■ EXERCISE:
Write every line of the material out exactly as shown.

■ DATASET EXCERPT:
################

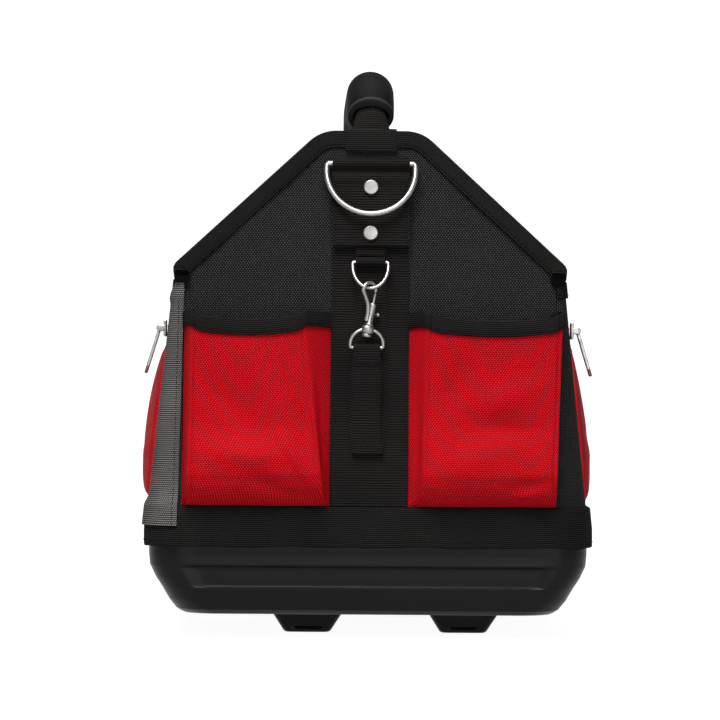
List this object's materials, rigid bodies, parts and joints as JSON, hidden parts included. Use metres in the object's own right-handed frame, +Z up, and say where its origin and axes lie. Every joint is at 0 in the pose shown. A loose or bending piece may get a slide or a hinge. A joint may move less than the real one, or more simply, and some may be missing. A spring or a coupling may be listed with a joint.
{
  "type": "open top tool tote",
  "caption": "Open top tool tote with a moulded tray base, leaning cloth walls, outer pockets, a tubular carry handle and a trigger snap strap.",
  "frame": {"origin": "centre of the bounding box's footprint, at the undersides of the feet", "axes": "+X to the right of someone who faces the front end, +Y along the tote from the front end to the back end, +Z up"},
  "size_m": [0.304, 0.425, 0.3712],
  "materials": {
    "black_cloth": "coarse ballistic weave, dull",
    "red_cloth": "coarse ballistic weave with a slight sheen",
    "binding": "ribbed grosgrain",
    "black_webbing": "ribbed webbing",
    "grey_webbing": "flat webbing",
    "tray_plastic": "moulded, fine satin grain",
    "red_plastic": "moulded, satin",
    "nickel": "satin nickel plate",
    "grip_rubber": "soft, matte, lightly grained"
  },
  "bodies": {
    "tote": {"base_tray": "tray_plastic", "foot_front_left": "tray_plastic", "foot_front_right": "tray_plastic", "foot_middle_left": "tray_plastic", "foot_middle_right": "tray_plastic", "foot_back_left": "tray_plastic", "foot_back_right": "tray_plastic", "bottom_band": "binding", "left_wall": "black_cloth", "right_wall": "black_cloth", "left_edge_binding": "binding", "right_edge_binding": "binding", "left_side_pocket": "red_cloth", "right_side_pocket": "red_cloth", "left_zip": "binding", "right_zip": "binding", "left_zip_slider": "nickel", "right_zip_slider": "nickel", "front_corner_webbing": "grey_webbing", "back_corner_webbing": "grey_webbing", "front_panel": "black_cloth", "back_panel": "black_cloth", "front_edge_binding": "binding", "back_edge_binding": "binding", "front_top_tab": "binding", "back_top_tab": "binding", "front_center_webbing": "black_webbing", "back_center_webbing": "black_webbing", "front_ring_patch": "black_webbing", "back_ring_patch": "black_webbing", "front_upper_rivet": "nickel", "front_lower_rivet": "nickel", "back_upper_rivet": "nickel", "back_lower_rivet": "nickel", "front_left_pocket": "red_cloth", "front_right_pocket": "red_cloth", "back_left_pocket": "red_cloth", "back_right_pocket": "red_cloth", "front_left_pocket_binding": "binding", "front_right_pocket_binding": "binding", "back_left_pocket_binding": "binding", "back_right_pocket_binding": "binding", "small_ring_loop": "black_webbing", "small_ring": "nickel", "snap_hook": "nickel", "snap_eye": "nickel", "tape_strap": "black_webbing", "handle_tube": "binding", "handle_grip": "grip_rubber"},
    "front_ring": {"front_d_ring": "nickel"},
    "back_ring": {"back_d_ring": "nickel"},
    "plunger": {"snap_plunger": "nickel"},
    "latch": {"base_latch": "red_plastic"},
    "left_pull": {"left_zip_pull": "nickel"},
    "right_pull": {"right_zip_pull": "nickel"}
  },
  "joints": [
    {"name": "front_ring_hinge", "type": "hinge", "parent": "tote", "child": "front_ring", "pos_m": [0, -0.18378, 0.30712], "axis": [-1, 0, 0], "range_deg": [0, 150]},
    {"name": "back_ring_hinge", "type": "hinge", "parent": "tote", "child": "back_ring", "pos_m": [0, 0.18378, 0.30712], "axis": [1, 0, 0], "range_deg": [0, 150]},
    {"name": "plunger_slide", "type": "slide", "parent": "tote", "child": "plunger", "axis": [-0.1942, 0, -0.981], "range_m": [0, 0.004], "stiffness_N_per_m": 150},
    {"name": "latch_slide", "type": "slide", "parent": "tote", "child": "latch", "axis": [-1, 0, 0], "range_m": [0, 0.006], "stiffness_N_per_m": 150},
    {"name": "left_pull_hinge", "type": "hinge", "parent": "tote", "child": "left_pull", "pos_m": [-0.13751, -0.1335, 0.19995], "axis": [0, 1, 0], "range_deg": [0, 120]},
    {"name": "right_pull_hinge", "type": "hinge", "parent": "tote", "child": "right_pull", "pos_m": [0.13751, -0.1335, 0.19995], "axis": [0, -1, 0], "range_deg": [0, 120]}
  ]
}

################

■ WRITTEN RESPONSE:
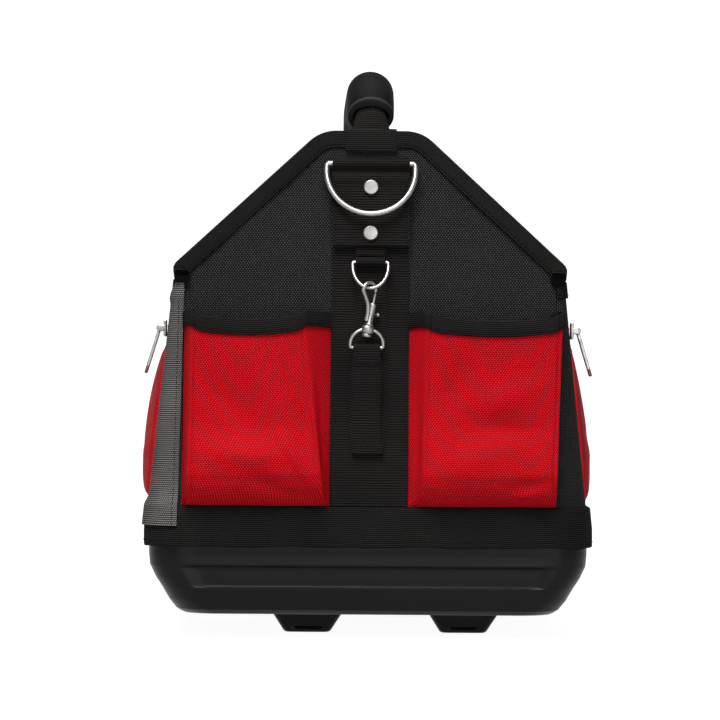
List this object's materials, rigid bodies, parts and joints as JSON, hidden parts included. Use metres in the object's own right-handed frame, +Z up, and say where its origin and axes lie. Every joint is at 0 in the pose shown. A loose or bending piece may get a slide or a hinge. A joint may move less than the real one, or more simply, and some may be missing. A spring or a coupling may be listed with a joint.
{
  "type": "open top tool tote",
  "caption": "Open top tool tote with a moulded tray base, leaning cloth walls, outer pockets, a tubular carry handle and a trigger snap strap.",
  "frame": {"origin": "centre of the bounding box's footprint, at the undersides of the feet", "axes": "+X to the right of someone who faces the front end, +Y along the tote from the front end to the back end, +Z up"},
  "size_m": [0.304, 0.425, 0.3712],
  "materials": {
    "black_cloth": "coarse ballistic weave, dull",
    "red_cloth": "coarse ballistic weave with a slight sheen",
    "binding": "ribbed grosgrain",
    "black_webbing": "ribbed webbing",
    "grey_webbing": "flat webbing",
    "tray_plastic": "moulded, fine satin grain",
    "red_plastic": "moulded, satin",
    "nickel": "satin nickel plate",
    "grip_rubber": "soft, matte, lightly grained"
  },
  "bodies": {
    "tote": {"base_tray": "tray_plastic", "foot_front_left": "tray_plastic", "foot_front_right": "tray_plastic", "foot_middle_left": "tray_plastic", "foot_middle_right": "tray_plastic", "foot_back_left": "tray_plastic", "foot_back_right": "tray_plastic", "bottom_band": "binding", "left_wall": "black_cloth", "right_wall": "black_cloth", "left_edge_binding": "binding", "right_edge_binding": "binding", "left_side_pocket": "red_cloth", "right_side_pocket": "red_cloth", "left_zip": "binding", "right_zip": "binding", "left_zip_slider": "nickel", "right_zip_slider": "nickel", "front_corner_webbing": "grey_webbing", "back_corner_webbing": "grey_webbing", "front_panel": "black_cloth", "back_panel": "black_cloth", "front_edge_binding": "binding", "back_edge_binding": "binding", "front_top_tab": "binding", "back_top_tab": "binding", "front_center_webbing": "black_webbing", "back_center_webbing": "black_webbing", "front_ring_patch": "black_webbing", "back_ring_patch": "black_webbing", "front_upper_rivet": "nickel", "front_lower_rivet": "nickel", "back_upper_rivet": "nickel", "back_lower_rivet": "nickel", "front_left_pocket": "red_cloth", "front_right_pocket": "red_cloth", "back_left_pocket": "red_cloth", "back_right_pocket": "red_cloth", "front_left_pocket_binding": "binding", "front_right_pocket_binding": "binding", "back_left_pocket_binding": "binding", "back_right_pocket_binding": "binding", "small_ring_loop": "black_webbing", "small_ring": "nickel", "snap_hook": "nickel", "snap_eye": "nickel", "tape_strap": "black_webbing", "handle_tube": "binding", "handle_grip": "grip_rubber"},
    "front_ring": {"front_d_ring": "nickel"},
    "back_ring": {"back_d_ring": "nickel"},
    "plunger": {"snap_plunger": "nickel"},
    "latch": {"base_latch": "red_plastic"},
    "left_pull": {"left_zip_pull": "nickel"},
    "right_pull": {"right_zip_pull": "nickel"}
  },
  "joints": [
    {"name": "front_ring_hinge", "type": "hinge", "parent": "tote", "child": "front_ring", "pos_m": [0, -0.18378, 0.30712], "axis": [-1, 0, 0], "range_deg": [0, 150]},
    {"name": "back_ring_hinge", "type": "hinge", "parent": "tote", "child": "back_ring", "pos_m": [0, 0.18378, 0.30712], "axis": [1, 0, 0], "range_deg": [0, 150]},
    {"name": "plunger_slide", "type": "slide", "parent": "tote", "child": "plunger", "axis": [-0.1942, 0, -0.981], "range_m": [0, 0.004], "stiffness_N_per_m": 150},
    {"name": "latch_slide", "type": "slide", "parent": "tote", "child": "latch", "axis": [-1, 0, 0], "range_m": [0, 0.006], "stiffness_N_per_m": 150},
    {"name": "left_pull_hinge", "type": "hinge", "parent": "tote", "child": "left_pull", "pos_m": [-0.13751, -0.1335, 0.19995], "axis": [0, 1, 0], "range_deg": [0, 120]},
    {"name": "right_pull_hinge", "type": "hinge", "parent": "tote", "child": "right_pull", "pos_m": [0.13751, -0.1335, 0.19995], "axis": [0, -1, 0], "range_deg": [0, 120]}
  ]
}